> **Work to do**
Filter the listing and keep only the lines with the word "materials".

> **Data section**
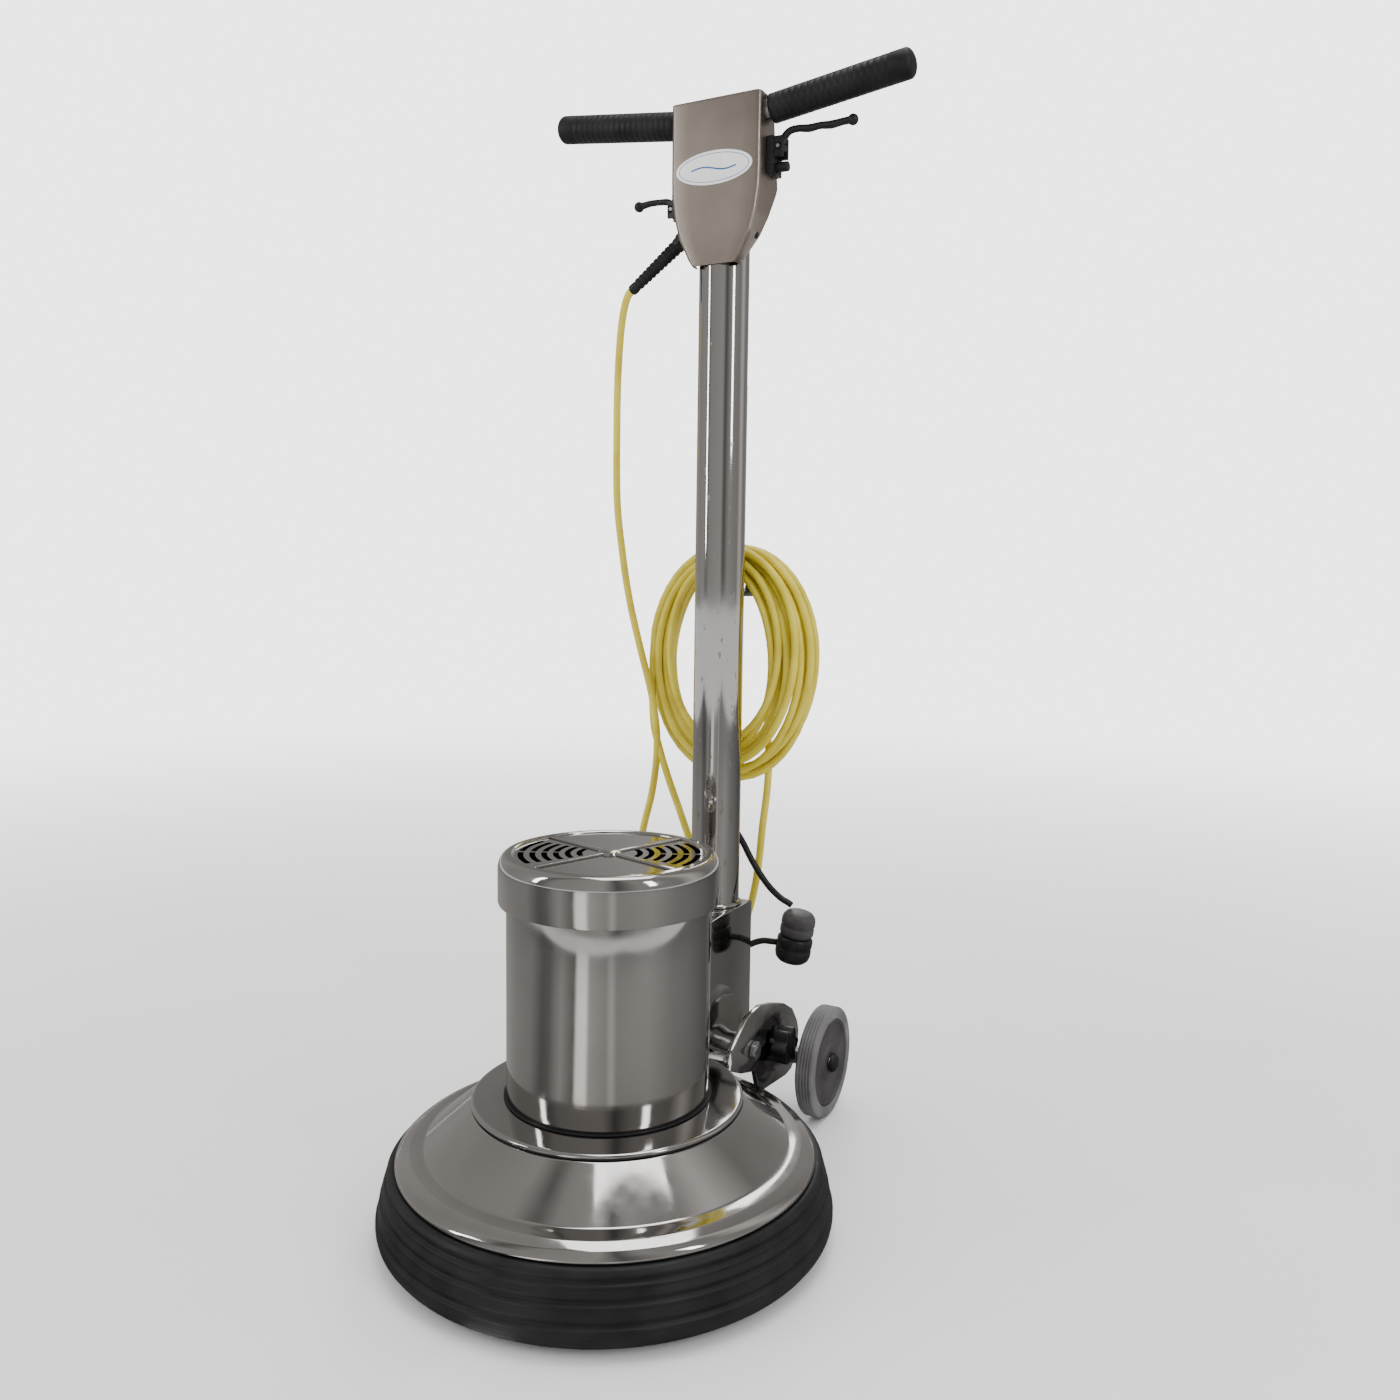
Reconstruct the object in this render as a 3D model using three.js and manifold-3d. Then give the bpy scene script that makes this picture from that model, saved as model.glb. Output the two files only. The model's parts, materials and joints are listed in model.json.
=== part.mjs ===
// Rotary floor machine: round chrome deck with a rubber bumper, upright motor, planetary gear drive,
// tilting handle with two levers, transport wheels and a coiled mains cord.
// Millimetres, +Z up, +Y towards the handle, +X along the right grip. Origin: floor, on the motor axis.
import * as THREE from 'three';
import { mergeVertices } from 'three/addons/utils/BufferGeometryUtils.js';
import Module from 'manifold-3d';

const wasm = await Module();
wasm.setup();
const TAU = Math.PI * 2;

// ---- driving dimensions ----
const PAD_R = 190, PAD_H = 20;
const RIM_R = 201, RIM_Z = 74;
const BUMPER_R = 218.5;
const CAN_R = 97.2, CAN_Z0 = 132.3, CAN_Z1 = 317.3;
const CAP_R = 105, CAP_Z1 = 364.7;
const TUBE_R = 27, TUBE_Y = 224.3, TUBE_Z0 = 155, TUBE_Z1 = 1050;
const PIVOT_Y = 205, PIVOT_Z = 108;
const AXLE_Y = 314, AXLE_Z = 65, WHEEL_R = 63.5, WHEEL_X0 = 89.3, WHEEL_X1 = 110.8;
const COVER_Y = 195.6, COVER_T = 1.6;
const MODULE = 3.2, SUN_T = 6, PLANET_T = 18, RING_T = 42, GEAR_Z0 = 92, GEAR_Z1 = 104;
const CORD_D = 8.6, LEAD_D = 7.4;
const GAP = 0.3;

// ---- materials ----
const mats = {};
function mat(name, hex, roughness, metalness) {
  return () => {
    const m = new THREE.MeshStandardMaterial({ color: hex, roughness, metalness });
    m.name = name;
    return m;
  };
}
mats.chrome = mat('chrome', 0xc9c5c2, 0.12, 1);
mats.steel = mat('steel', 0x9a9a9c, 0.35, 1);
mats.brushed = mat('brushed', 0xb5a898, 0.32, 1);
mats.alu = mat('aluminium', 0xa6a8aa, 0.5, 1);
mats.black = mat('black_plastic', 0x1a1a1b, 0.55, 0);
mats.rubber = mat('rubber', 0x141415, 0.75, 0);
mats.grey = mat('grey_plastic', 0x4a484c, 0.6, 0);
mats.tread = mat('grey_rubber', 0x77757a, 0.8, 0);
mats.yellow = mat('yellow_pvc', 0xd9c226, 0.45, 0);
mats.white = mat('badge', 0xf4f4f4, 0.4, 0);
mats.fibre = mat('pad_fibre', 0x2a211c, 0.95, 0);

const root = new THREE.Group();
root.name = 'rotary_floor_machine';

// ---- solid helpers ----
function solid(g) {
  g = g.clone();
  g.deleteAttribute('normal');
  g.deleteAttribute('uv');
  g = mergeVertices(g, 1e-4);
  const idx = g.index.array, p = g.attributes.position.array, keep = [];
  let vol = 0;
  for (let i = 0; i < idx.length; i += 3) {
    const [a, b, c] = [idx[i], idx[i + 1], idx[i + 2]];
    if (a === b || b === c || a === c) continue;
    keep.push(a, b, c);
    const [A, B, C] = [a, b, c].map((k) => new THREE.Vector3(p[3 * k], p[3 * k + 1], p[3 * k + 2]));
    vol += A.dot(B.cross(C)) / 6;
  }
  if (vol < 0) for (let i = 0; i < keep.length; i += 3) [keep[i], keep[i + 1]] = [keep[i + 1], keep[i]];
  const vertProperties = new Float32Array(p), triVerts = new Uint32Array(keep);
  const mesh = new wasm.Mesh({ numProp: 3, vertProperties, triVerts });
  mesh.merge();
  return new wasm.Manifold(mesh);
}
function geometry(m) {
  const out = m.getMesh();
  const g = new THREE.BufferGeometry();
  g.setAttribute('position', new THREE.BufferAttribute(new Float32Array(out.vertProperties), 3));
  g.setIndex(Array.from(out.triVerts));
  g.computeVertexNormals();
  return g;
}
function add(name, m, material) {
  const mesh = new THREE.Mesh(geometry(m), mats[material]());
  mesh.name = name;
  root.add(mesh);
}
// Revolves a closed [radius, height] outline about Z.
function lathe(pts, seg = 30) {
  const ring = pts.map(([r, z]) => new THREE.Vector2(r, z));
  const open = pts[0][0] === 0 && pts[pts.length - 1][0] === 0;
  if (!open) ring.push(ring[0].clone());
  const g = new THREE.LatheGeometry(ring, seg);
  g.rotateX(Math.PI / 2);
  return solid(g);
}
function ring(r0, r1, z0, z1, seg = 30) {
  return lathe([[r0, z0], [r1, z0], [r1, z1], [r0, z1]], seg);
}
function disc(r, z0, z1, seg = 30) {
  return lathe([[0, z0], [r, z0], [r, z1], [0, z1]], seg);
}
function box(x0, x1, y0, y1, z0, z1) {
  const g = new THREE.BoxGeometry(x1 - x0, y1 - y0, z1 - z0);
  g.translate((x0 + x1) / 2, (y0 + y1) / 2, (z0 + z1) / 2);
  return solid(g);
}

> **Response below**
Reconstruct the object in this render as a 3D model using three.js and manifold-3d. Then give the bpy scene script that makes this picture from that model, saved as model.glb. Output the two files only. The model's parts, materials and joints are listed in model.json.
// ---- materials ----